HARLEY MANLIUS PERKINS
(1883-1964)


Harley Perkins was a member of the Boston Five - a group of modernist painters who created expressive landscapes with an emphasis on a fauvist palette. Other members of the Boston five were: Charles Sidney Hopkinson , Charles Hovey Pepper, Marion Monks Chase, and Carl Gordon Cutler. Beginning in 1920 and over the next 15 years, the group exhibited their works together at the Boston Art Club, Vose Galleries and the Fogg Art Museum at Harvard.
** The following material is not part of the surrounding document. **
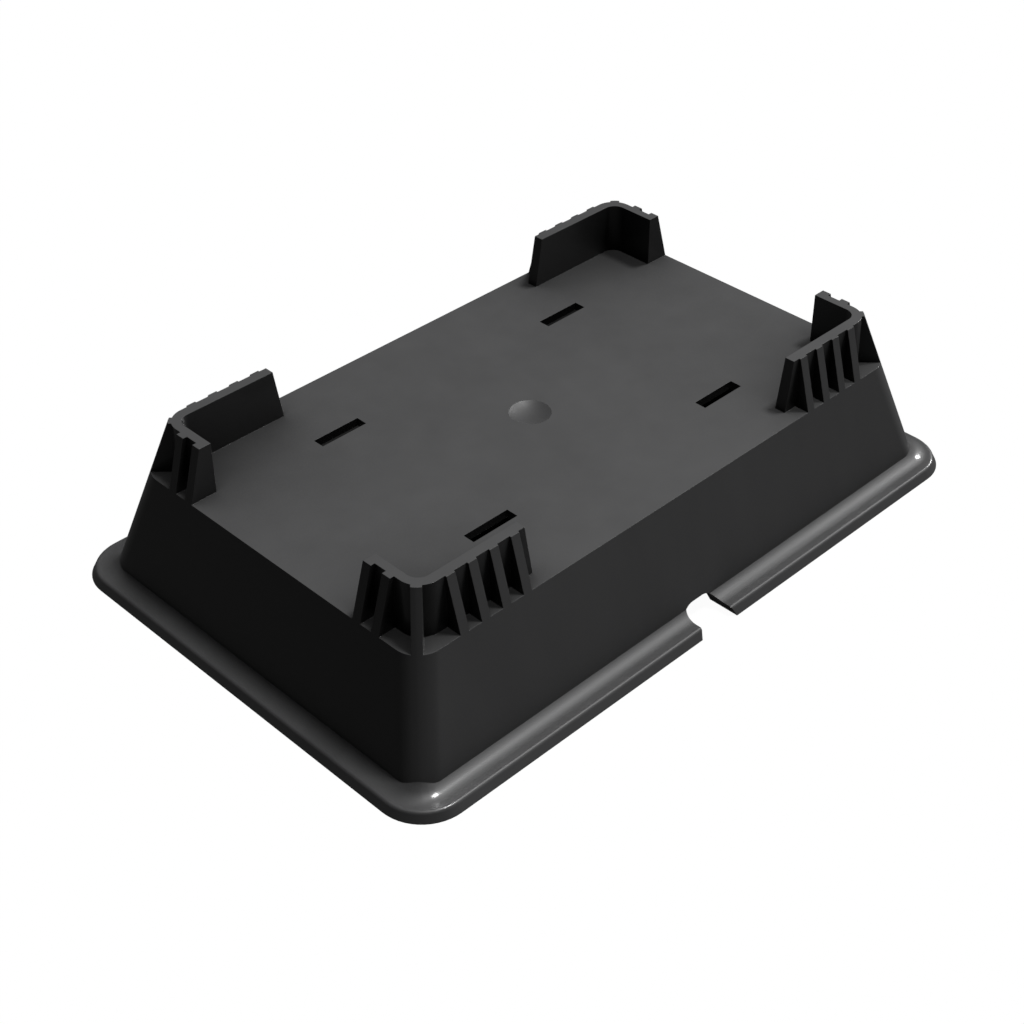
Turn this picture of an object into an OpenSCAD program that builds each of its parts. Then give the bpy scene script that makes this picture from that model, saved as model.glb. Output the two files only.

Harley Perkins was born in Bakersfield, Vermont and lived his adult life in the Brookline, Magnolia, and Boston, Massachusetts studying at the Brigham Academy and the Boston Museum School. Perkins exhibited at the Society for Independent Artists in 1918, the Whitney Museum of American Art 1926-50, the Art Institute of Chicago, the Brooklyn Museum, Vose Galleries ("Five Boston Artists" 1930), Doll & Richards Gallery, Boston among others.

Works by Perkins can be found in permanent collections including the Boston Museum of Fine Art, the Whitney Museum of American Art, as well as a WPA mural in the Alabama State Building in Montgomery.

Harley Perkins held a position as Arts Editor of the Boston Transcript (1922-1928) and as Director of Exhibitions at the Boston Art Club (1923-28). He was the Massachusetts State Director of the Federal Art Project of the Works Progress Administration (1936-39) and the president of the Boston Society of Independent Artists from 1940 to 1954.

And among other contributions, Harley Perkins was a Radio Art Commentator and a contributor to The Arts: Pictures on Exhibit.